Provided data:

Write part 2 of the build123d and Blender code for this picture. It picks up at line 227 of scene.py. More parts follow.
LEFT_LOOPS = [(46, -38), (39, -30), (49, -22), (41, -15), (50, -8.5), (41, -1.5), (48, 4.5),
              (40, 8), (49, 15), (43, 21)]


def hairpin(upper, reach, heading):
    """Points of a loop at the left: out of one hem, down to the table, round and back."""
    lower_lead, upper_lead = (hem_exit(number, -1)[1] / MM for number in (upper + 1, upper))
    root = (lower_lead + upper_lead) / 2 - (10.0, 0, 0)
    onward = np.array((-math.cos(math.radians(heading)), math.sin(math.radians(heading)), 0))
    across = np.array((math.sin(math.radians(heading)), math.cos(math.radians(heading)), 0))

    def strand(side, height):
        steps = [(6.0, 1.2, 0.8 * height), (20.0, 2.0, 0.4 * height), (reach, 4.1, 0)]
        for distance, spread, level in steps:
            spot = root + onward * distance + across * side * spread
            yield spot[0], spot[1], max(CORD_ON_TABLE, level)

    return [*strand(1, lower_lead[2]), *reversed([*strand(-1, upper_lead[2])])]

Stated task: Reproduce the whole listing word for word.

Output:
Write part 2 of the build123d and Blender code for this picture. It picks up at line 227 of scene.py. More parts follow.
LEFT_LOOPS = [(46, -38), (39, -30), (49, -22), (41, -15), (50, -8.5), (41, -1.5), (48, 4.5),
              (40, 8), (49, 15), (43, 21)]


def hairpin(upper, reach, heading):
    """Points of a loop at the left: out of one hem, down to the table, round and back."""
    lower_lead, upper_lead = (hem_exit(number, -1)[1] / MM for number in (upper + 1, upper))
    root = (lower_lead + upper_lead) / 2 - (10.0, 0, 0)
    onward = np.array((-math.cos(math.radians(heading)), math.sin(math.radians(heading)), 0))
    across = np.array((math.sin(math.radians(heading)), math.cos(math.radians(heading)), 0))

    def strand(side, height):
        steps = [(6.0, 1.2, 0.8 * height), (20.0, 2.0, 0.4 * height), (reach, 4.1, 0)]
        for distance, spread, level in steps:
            spot = root + onward * distance + across * side * spread
            yield spot[0], spot[1], max(CORD_ON_TABLE, level)

    return [*strand(1, lower_lead[2]), *reversed([*strand(-1, upper_lead[2])])]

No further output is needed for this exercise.